Na lista da SES, há dois medicamentos utilizados nas
terapias contra o câncer: o Ciclofosfamida e o Leuprorrelina - este último
indicado apenas para quem foi diagnosticado com a doença na próstata. O
profissional da saúde lembrou que em algumas doenças, como a pneumonia, a
demora em oferecer um coquetel de remédios também é um problema. “Pode ter um
agravo por falta de medicamento”, assinala.
Apesar de ter ganhado os debates nesta sexta, o problema não
é recente e já ocorre há meses. Em abril, O TEMPO já havia noticiado
a escassez de antibióticos e anti-inflamatórios utilizados,
principalmente, para tratar enfermidades respiratórias. “Por mais que a gente
entenda que existam fatores externos como guerra na Ucrânia, questões na China,
alta do dólar, que às vezes fogem à governabilidade, a população está sendo
muito prejudicada com a falta de planejamento e previsibilidade para obter
medicamentos importantes”, atesta o médico.

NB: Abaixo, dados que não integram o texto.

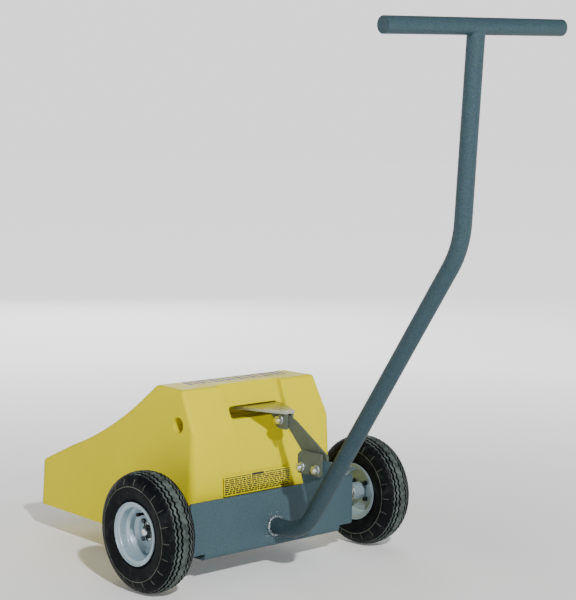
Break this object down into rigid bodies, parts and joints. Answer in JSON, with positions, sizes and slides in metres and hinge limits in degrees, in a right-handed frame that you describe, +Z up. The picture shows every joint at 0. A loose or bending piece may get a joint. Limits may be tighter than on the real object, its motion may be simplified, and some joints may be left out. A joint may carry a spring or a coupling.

Mendonça, que se especializou na pediatria, relatou que tem
recebido retorno de pacientes que tiveram a indicação de antibióticos para
tratar inflamações, solicitando que a receita seja alterada por não encontrar
os fármacos. “É um problema que afeta o sistema de saúde no geral, não é algo
exclusivo do SUS, mas também da saúde suplementar. Estamos vivendo o perigo de
não poder oferecer ao paciente aquilo que a medicina entende de melhor ao
paciente e isso foge da possibilidade de resolução dos médicos”, lamenta.
Problema sem
solução
Apesar da urgência em se resolver o problema, Fernando
Mendonça não crê em uma melhora no cenário a curto e médio prazo. Ele criticou
a postura do governo federal frente o assunto e afirmou que o problema tem o
mesmo nível de gravidade da situação econômica e de vulnerabilidade social que
culminou com a Pec Kamikase. “São R$ 40 bilhões que vai ajudar os
caminhoneiros, mas tem coisa ainda mais grave para gastar esse dinheiro”,
criticou o vice-presidente da Federação Médica Brasileira.

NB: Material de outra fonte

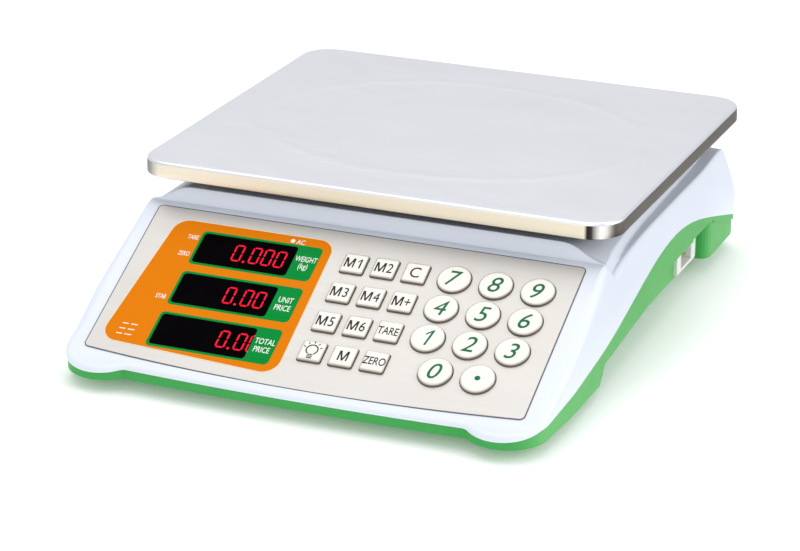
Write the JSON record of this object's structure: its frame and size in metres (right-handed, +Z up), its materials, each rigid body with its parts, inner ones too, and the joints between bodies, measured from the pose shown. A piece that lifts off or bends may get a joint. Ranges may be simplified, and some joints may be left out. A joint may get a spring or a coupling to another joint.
{
  "type": "retail price scale",
  "caption": "Counter price-computing scale: flat steel weighing pan on a low casing with a sloping front panel of digit windows and push keys, on levelling feet.",
  "frame": {"origin": "on the counter surface under the feet, at the middle of the footprint", "axes": "+Y from the keypad edge to the rear, +X to the right of a person facing the keypad, +Z up"},
  "size_m": [0.34, 0.435, 0.113],
  "materials": {
    "casing_white": "glossy moulded plastic",
    "base_green": "satin moulded plastic",
    "panel_steel": "brushed along the width",
    "label_orange": "printed film",
    "window_dark": "smoked, clear",
    "digit_red": "lit segments on a dark block",
    "board_green": "lacquered circuit board",
    "silicone_grey": "matt silicone",
    "key_steel": "satin caps",
    "pan_steel": "fine satin",
    "cast_grey": "sand cast",
    "cell_aluminium": "milled",
    "bolt_steel": "zinc plated",
    "pad_black": "matt",
    "cable_grey": "matt",
    "battery_grey": "satin",
    "core_dark": "laminated and lacquered",
    "inlet_white": "satin",
    "pin_brass": "plated",
    "switch_black": "satin",
    "rocker_red": "glossy"
  },
  "bodies": {
    "casing": {"top_casing": "casing_white", "bottom_casing": "base_green", "keypad_plate": "panel_steel", "display_label": "label_orange", "weight_window": "window_dark", "unit_window": "window_dark", "total_window": "window_dark", "weight_digits": "digit_red", "unit_digits": "digit_red", "total_digits": "digit_red", "display_board": "board_green", "keypad_board": "board_green", "keypad_membrane": "silicone_grey", "load_cell": "cell_aluminium", "load_cell_mount": "cast_grey", "load_cell_bolts": "bolt_steel", "overload_stops": "bolt_steel", "main_board": "board_green", "ribbon_cable": "cable_grey", "battery": "battery_grey", "battery_clamp": "bolt_steel", "transformer": "core_dark", "mains_inlet": "inlet_white", "inlet_pins": "pin_brass", "power_switch": "switch_black", "foot_inserts": "pin_brass", "casing_screws": "bolt_steel", "board_screws": "bolt_steel"},
    "platform": {"pan_support": "cast_grey", "pan_pads": "pad_black", "support_bolts": "bolt_steel"},
    "pan_plate": {"pan": "pan_steel"},
    "rocker": {"switch_rocker": "rocker_red"},
    "foot_front_left_body": {"foot_front_left": "pad_black"},
    "foot_front_right_body": {"foot_front_right": "pad_black"},
    "foot_rear_left_body": {"foot_rear_left": "pad_black"},
    "foot_rear_right_body": {"foot_rear_right": "pad_black"},
    "key_0_body": {"key_0": "key_steel"},
    "key_1_body": {"key_1": "key_steel"},
    "key_2_body": {"key_2": "key_steel"},
    "key_3_body": {"key_3": "key_steel"},
    "key_4_body": {"key_4": "key_steel"},
    "key_5_body": {"key_5": "key_steel"},
    "key_6_body": {"key_6": "key_steel"},
    "key_7_body": {"key_7": "key_steel"},
    "key_8_body": {"key_8": "key_steel"},
    "key_9_body": {"key_9": "key_steel"},
    "key_point_body": {"key_point": "key_steel"},
    "key_m1_body": {"key_m1": "key_steel"},
    "key_m2_body": {"key_m2": "key_steel"},
    "key_m3_body": {"key_m3": "key_steel"},
    "key_m4_body": {"key_m4": "key_steel"},
    "key_m5_body": {"key_m5": "key_steel"},
    "key_m6_body": {"key_m6": "key_steel"},
    "key_m_body": {"key_m": "key_steel"},
    "key_m_plus_body": {"key_m_plus": "key_steel"},
    "key_clear_body": {"key_clear": "key_steel"},
    "key_tare_body": {"key_tare": "key_steel"},
    "key_zero_body": {"key_zero": "key_steel"},
    "key_light_body": {"key_light": "key_steel"}
  },
  "joints": [
    {"name": "platform_deflection", "type": "slide", "parent": "casing", "child": "platform", "axis": [0, 0, -1], "range_m": [0, 0.0005], "stiffness_N_per_m": 100000, "springref_m": -0.0003, "deforming": ["load_cell"]},
    {"name": "pan_lift", "type": "slide", "parent": "platform", "child": "pan_plate", "axis": [0, 0, 1], "range_m": [0, 0.03]},
    {"name": "rocker_tilt", "type": "hinge", "parent": "casing", "child": "rocker", "pos_m": [0.118, 0.03, 0.0168], "axis": [0, -1, 0], "range_deg": [0, 11]},
    {"name": "foot_front_left_turn", "type": "hinge", "parent": "casing", "child": "foot_front_left_body", "pos_m": [-0.136, -0.176, 0], "axis": [0, 0, 1], "continuous": true},
    {"name": "foot_front_right_turn", "type": "hinge", "parent": "casing", "child": "foot_front_right_body", "pos_m": [0.136, -0.176, 0], "axis": [0, 0, 1], "continuous": true},
    {"name": "foot_rear_left_turn", "type": "hinge", "parent": "casing", "child": "foot_rear_left_body", "pos_m": [-0.136, 0.178, 0], "axis": [0, 0, 1], "continuous": true},
    {"name": "foot_rear_right_turn", "type": "hinge", "parent": "casing", "child": "foot_rear_right_body", "pos_m": [0.136, 0.178, 0], "axis": [0, 0, 1], "continuous": true},
    {"name": "key_0_press", "type": "slide", "parent": "casing", "child": "key_0_body", "axis": [0, 0.4695, -0.8829], "range_m": [0, 0.001], "stiffness_N_per_m": 600, "springref_m": -0.001},
    {"name": "key_1_press", "type": "slide", "parent": "casing", "child": "key_1_body", "axis": [0, 0.4695, -0.8829], "range_m": [0, 0.001], "stiffness_N_per_m": 600, "springref_m": -0.001},
    {"name": "key_2_press", "type": "slide", "parent": "casing", "child": "key_2_body", "axis": [0, 0.4695, -0.8829], "range_m": [0, 0.001], "stiffness_N_per_m": 600, "springref_m": -0.001},
    {"name": "key_3_press", "type": "slide", "parent": "casing", "child": "key_3_body", "axis": [0, 0.4695, -0.8829], "range_m": [0, 0.001], "stiffness_N_per_m": 600, "springref_m": -0.001},
    {"name": "key_4_press", "type": "slide", "parent": "casing", "child": "key_4_body", "axis": [0, 0.4695, -0.8829], "range_m": [0, 0.001], "stiffness_N_per_m": 600, "springref_m": -0.001},
    {"name": "key_5_press", "type": "slide", "parent": "casing", "child": "key_5_body", "axis": [0, 0.4695, -0.8829], "range_m": [0, 0.001], "stiffness_N_per_m": 600, "springref_m": -0.001},
    {"name": "key_6_press", "type": "slide", "parent": "casing", "child": "key_6_body", "axis": [0, 0.4695, -0.8829], "range_m": [0, 0.001], "stiffness_N_per_m": 600, "springref_m": -0.001},
    {"name": "key_7_press", "type": "slide", "parent": "casing", "child": "key_7_body", "axis": [0, 0.4695, -0.8829], "range_m": [0, 0.001], "stiffness_N_per_m": 600, "springref_m": -0.001},
    {"name": "key_8_press", "type": "slide", "parent": "casing", "child": "key_8_body", "axis": [0, 0.4695, -0.8829], "range_m": [0, 0.001], "stiffness_N_per_m": 600, "springref_m": -0.001},
    {"name": "key_9_press", "type": "slide", "parent": "casing", "child": "key_9_body", "axis": [0, 0.4695, -0.8829], "range_m": [0, 0.001], "stiffness_N_per_m": 600, "springref_m": -0.001},
    {"name": "key_point_press", "type": "slide", "parent": "casing", "child": "key_point_body", "axis": [0, 0.4695, -0.8829], "range_m": [0, 0.001], "stiffness_N_per_m": 600, "springref_m": -0.001},
    {"name": "key_m1_press", "type": "slide", "parent": "casing", "child": "key_m1_body", "axis": [0, 0.4695, -0.8829], "range_m": [0, 0.001], "stiffness_N_per_m": 600, "springref_m": -0.001},
    {"name": "key_m2_press", "type": "slide", "parent": "casing", "child": "key_m2_body", "axis": [0, 0.4695, -0.8829], "range_m": [0, 0.001], "stiffness_N_per_m": 600, "springref_m": -0.001},
    {"name": "key_m3_press", "type": "slide", "parent": "casing", "child": "key_m3_body", "axis": [0, 0.4695, -0.8829], "range_m": [0, 0.001], "stiffness_N_per_m": 600, "springref_m": -0.001},
    {"name": "key_m4_press", "type": "slide", "parent": "casing", "child": "key_m4_body", "axis": [0, 0.4695, -0.8829], "range_m": [0, 0.001], "stiffness_N_per_m": 600, "springref_m": -0.001},
    {"name": "key_m5_press", "type": "slide", "parent": "casing", "child": "key_m5_body", "axis": [0, 0.4695, -0.8829], "range_m": [0, 0.001], "stiffness_N_per_m": 600, "springref_m": -0.001},
    {"name": "key_m6_press", "type": "slide", "parent": "casing", "child": "key_m6_body", "axis": [0, 0.4695, -0.8829], "range_m": [0, 0.001], "stiffness_N_per_m": 600, "springref_m": -0.001},
    {"name": "key_m_press", "type": "slide", "parent": "casing", "child": "key_m_body", "axis": [0, 0.4695, -0.8829], "range_m": [0, 0.001], "stiffness_N_per_m": 600, "springref_m": -0.001},
    {"name": "key_m_plus_press", "type": "slide", "parent": "casing", "child": "key_m_plus_body", "axis": [0, 0.4695, -0.8829], "range_m": [0, 0.001], "stiffness_N_per_m": 600, "springref_m": -0.001},
    {"name": "key_clear_press", "type": "slide", "parent": "casing", "child": "key_clear_body", "axis": [0, 0.4695, -0.8829], "range_m": [0, 0.001], "stiffness_N_per_m": 600, "springref_m": -0.001},
    {"name": "key_tare_press", "type": "slide", "parent": "casing", "child": "key_tare_body", "axis": [0, 0.4695, -0.8829], "range_m": [0, 0.001], "stiffness_N_per_m": 600, "springref_m": -0.001},
    {"name": "key_zero_press", "type": "slide", "parent": "casing", "child": "key_zero_body", "axis": [0, 0.4695, -0.8829], "range_m": [0, 0.001], "stiffness_N_per_m": 600, "springref_m": -0.001},
    {"name": "key_light_press", "type": "slide", "parent": "casing", "child": "key_light_body", "axis": [0, 0.4695, -0.8829], "range_m": [0, 0.001], "stiffness_N_per_m": 600, "springref_m": -0.001}
  ]
}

Mendonça ainda pediu que sejam implementadas políticas
públicas que garantam à sociedade o acesso às medicações, independente da rede
de saúde em que as pessoas são atendidas. “É viabilizar, do ponto de vista
financeiro, a solução para a falta do insumo. Ir comprar onde tem disponível”,
opina.
O que dizem os
órgãos?
Em nota, a SES-MG informou que "as estratégias para
tentar mitigar os efeitos dos desabastecimentos têm sido discutidas em âmbito
nacional, entre Ministério da Saúde, Agência Nacional de Vigilância Sanitária
(Anvisa) e Conselho Nacional de Secretários de Saúde (Conass)".
A Prefeitura de BH esclareceu que "os usuários são
orientados a procurar as equipes de Saúde da Família para que sejam reavaliadas
a prescrição e a possibilidade de indicação de outro medicamento. É importante
esclarecer que o contato com os fornecedores é constante para manter o
abastecimento dos estoques sempre em dia".
O Ministério da Saúde foi questionado, mas não respondeu ao
e-mail enviado pela reportagem.
Por que há falta de
medicamentos?
A falta de medicamentos, conforme fontes consultadas pela
reportagem, se deve ao lockdown na China. O país asiático abastece o Brasil de
matéria-prima para produção de medicamentos e tem adotado medidas duras contra
a Covid-19.
Com as indústrias chinesas fechadas, países como o Brasil,
que dependem da oferta chinesa, passam aperto. Há quem diga também que o País
só está nessa situação porque não investiu em tecnologia, já que tem capacidade
de produzir esses medicamentos por aqui.
“É uma falta de medicamentos sazonal, que vem desde o início
do ano. Hora é uma matéria-prima que falta, e outra hora é outra matéria-prima.
Já tivemos falta de dipirona e solução de vários xaropes. A maioria dos
medicamentos é para uso infantil. Agora, estamos passando pela falta de alguns
produtos antibióticos. As amoxicilinas líquidas, para uso do público infantil e
juvenil”, diz Rony Anderson, vice-presidente do Sindicato do Comércio Varejista
de Produtos Farmacêuticos de Minas Gerais (Sincofarma).
De acordo com Rony, a indústria tem informado que o
fechamento da China atrasa os pedidos. “A matéria-prima vem toda do continente
asiático. Quando esse medicamento chega, ele ainda tem que passar por uma
quarentena. Por mais que possa vir de avião, esse produto ainda tem que
aguardar um tempo. A gente tem passado o ano inteiro com faltas recorrentes”,
afirma o vice-presidente do Sincofarma.